Engineering integrated photonics for heralded quantum gates

TL;DR

This paper demonstrates the implementation of a heralded controlled-Z quantum gate using integrated photonics, highlighting the importance of fabrication tolerances and achieving high fidelity in device performance.

Contribution

It presents the first detailed analysis of integrated laser-written waveguide arrays for heralded quantum gates, emphasizing fabrication tolerances and fidelity metrics.

Findings

Device fidelity of 0.931 achieved

Process fidelity of 0.680 achieved

Performance more sensitive to coupler reflectivity deviations

Abstract

Scaling up linear-optics quantum computing will require multi-photon gates which are compact, phase-stable, exhibit excellent quantum interference, and have success heralded by the detection of ancillary photons.
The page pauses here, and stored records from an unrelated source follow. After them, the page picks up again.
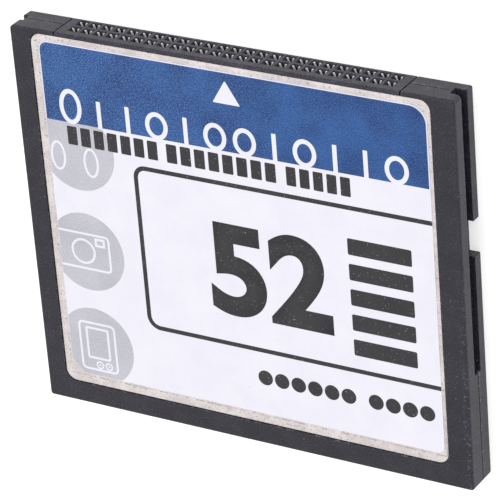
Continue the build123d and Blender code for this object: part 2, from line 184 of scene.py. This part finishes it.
# Dirt and burrs along the seam between the half frames, and rubbed spots beside the right front edge.
# The dirt and the spots get fainter towards the socket end.
ageing = {
    "faintFrom": 8.0, "strongFrom": -8.0, "faintShare": 0.2,
    "dirt": (6, 6, 8), "dirtInner": 0.07, "dirtOuter": 0.15, "dirtShare": 0.85,
    "burrsBelowSeam": 0.16, "burrsInner": 0.02, "burrsOuter": 0.07,
    "rightEdge": 21.1, "edgeInner": 0.1, "edgeOuter": 0.4,
}


def agedFrame(tree, place, colour, seamHeight, speck):
    axes = splitAxes(tree, place)
    tailward = between(tree, axes["Y"], ageing["faintFrom"], ageing["strongFrom"], ageing["faintShare"])
    dirt = nearTo(
        tree, axes["Z"], seamHeight, ageing["dirtInner"], ageing["dirtOuter"], ageing["dirtShare"]
    )
    colour = blendColour(tree, combine(tree, "MULTIPLY", dirt, tailward), colour, paint(*ageing["dirt"]))
    burrsHeight = seamHeight - ageing["burrsBelowSeam"]
    burrs = nearTo(tree, axes["Z"], burrsHeight, ageing["burrsInner"], ageing["burrsOuter"])
    broken = patches(tree, place, perMm=2.4, low=0.52, high=0.62, outHigh=0.7, detail=3.0, roughness=0.7)
    colour = blendColour(tree, combine(tree, "MULTIPLY", burrs, broken), colour, paint(*speck))
    beside = nearTo(tree, axes["X"], ageing["rightEdge"], ageing["edgeInner"], ageing["edgeOuter"])
    beside = combine(tree, "MULTIPLY", beside, tailward)
    spots = patches(tree, place, perMm=5.0, low=0.58, high=0.66, outHigh=0.42, detail=3.0, roughness=0.7)
    return blendColour(tree, combine(tree, "MULTIPLY", beside, spots), colour, paint(*speck))


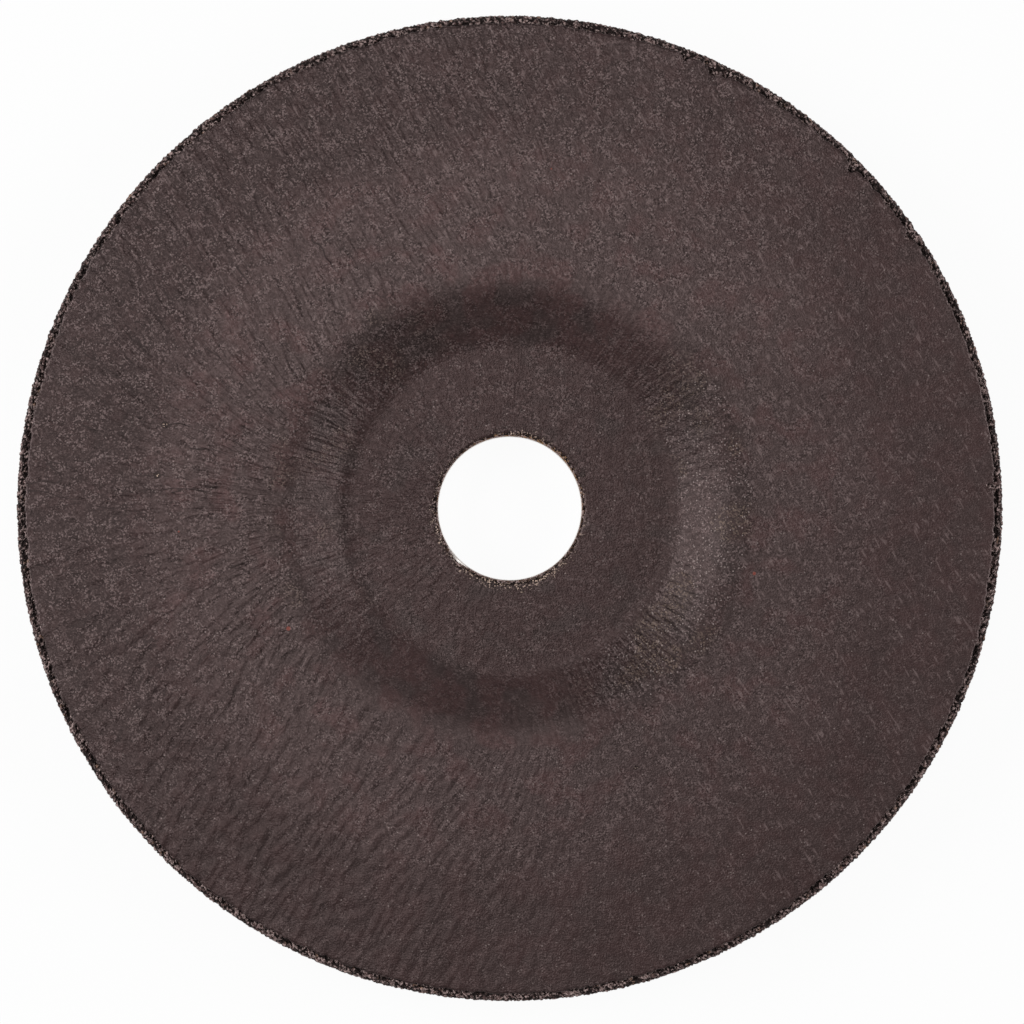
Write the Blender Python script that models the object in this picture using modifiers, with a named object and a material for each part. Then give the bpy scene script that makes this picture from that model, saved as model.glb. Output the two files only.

We investigate implementation of the optimal known gate design which meets these requirements: the Knill controlled-Z gate, implemented in integrated laser-written waveguide arrays. We show that device performance is more sensitive to the small deviations in the coupler reflectivity, arising due to the tolerance values of the fabrication method, than phase variations in the circuit. The mode fidelity was also shown to be less sensitive to reflectivity and phase errors than process fidelity. Our best device achieves a fidelity of 0.931+/-0.001 with the ideal 4x4 unitary circuit and a process fidelity of 0.680+/-0.005 with the ideal computational-basis process.